Nickels also ignores the viaduct in his "Climate Action Plan," which focuses on transit (the responsibility of the county) and bicycling (a paltry 25 more miles of bike lanes) to the exclusion of far-more-effective solutions such as reducing the number of freeway miles in Seattle and charging a congestion tax for downtown drivers. Council Member Richard Conlin, in contrast, is promoting a "zero waste strategy" that would overhaul Seattle's waste-management system, promoting recycling of toxic materials, banning products like Styrofoam and plastic bags, and promoting full recycling of construction waste. Compared to standard-issue Carter-era advice like "drive the speed limit" and "turn off lights in empty rooms"—both included in the mayor's "climate action" strategy—Conlin's proposals sound not just more effective, but downright revolutionary.

A long-awaited overhaul of Nickels's proposed nightclub regulations seems unlikely to satisfy bar owners and clubgoers, who chafed at proposals that placed all the burden of regulating patron behavior on the clubs themselves, without providing a penny for increased police presence outside venues.
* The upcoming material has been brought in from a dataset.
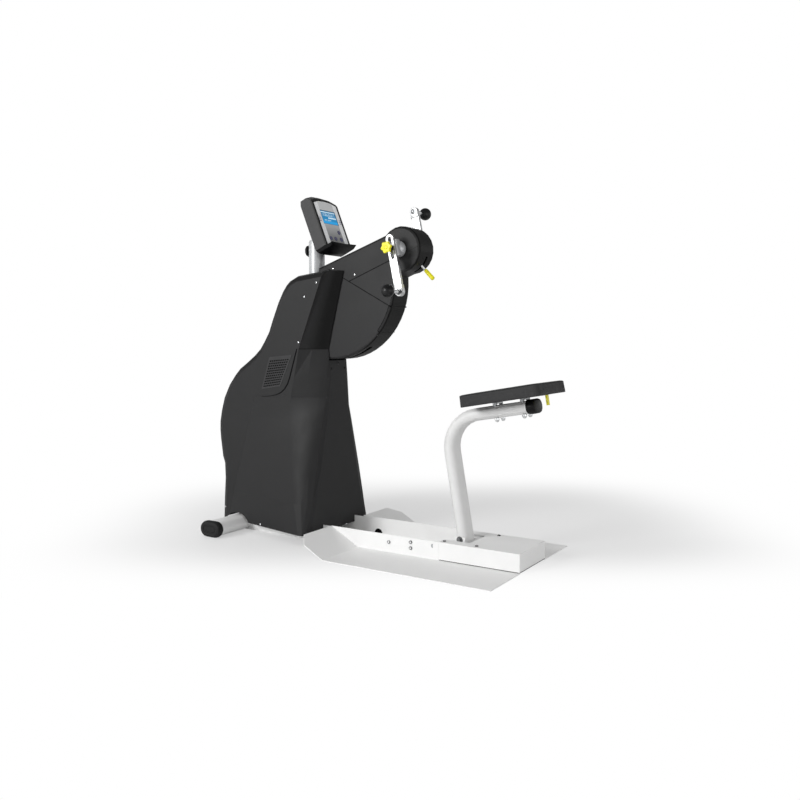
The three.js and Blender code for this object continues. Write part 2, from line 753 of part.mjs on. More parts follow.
function armOutline(grow) {
  const rearShares = [[-0.561, -0.714], [-0.796, 0.102], [-0.429, 1]];
  const chinTurn = Math.asin(chinDepth / sectorRadius) / degree;
  const joinTurn = Math.asin(chinDepth / headRadius) / degree - 180;
  const topTurn = 180 - Math.asin(armTopAtHead / headRadius) / degree;
  const points = [
    ...arc(0, 0, sectorRadius, -sectorTrail, -chinTurn, 18),
    ...arc(armLength, 0, headRadius, joinTurn, topTurn, 14),
    [rearShares[2][0] * armTop, armTop],
    [rearShares[1][0] * armTop, rearShares[1][1] * armTop],
    [rearShares[0][0] * armTop, rearShares[0][1] * armTop],
  ];
  return inset(points, -grow);
}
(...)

According to Seattle Music and Nightlife Association lobbyist Tim Hatley, a draft of the new regulations retains many of the objectionable aspects of the original proposal, including a requirement that club owners police the area outside their property; a provision that makes clubs responsible for the behavior of patrons and "prospective" patrons; and a requirement that club owners maintain a phone line for complaints and return all calls within 24 hours, among other stipulations. Although advisory board members unanimously requested another meeting to discuss their extensive issues with the mayor's proposed legislation, the mayor refused, making club representatives "extremely frustrated," Hatley says. "If the city has a draft, why can't we sit down and work through it with them? There has not been a formal response [from the city] to any of our concerns." The mayor's office will probably release a new draft of the regulations on October 4, after The Stranger goes to press.

City Council Member Tom Rasmussen is exploring ways to protect renters whose apartments are converted into condos. Among the ideas Rasmussen may promote at the state level: banning excessive construction noise at condo-conversion sites during certain hours; increasing city relocation assistance for low-income renters; and capping the number of condo conversions, as San Francisco has done.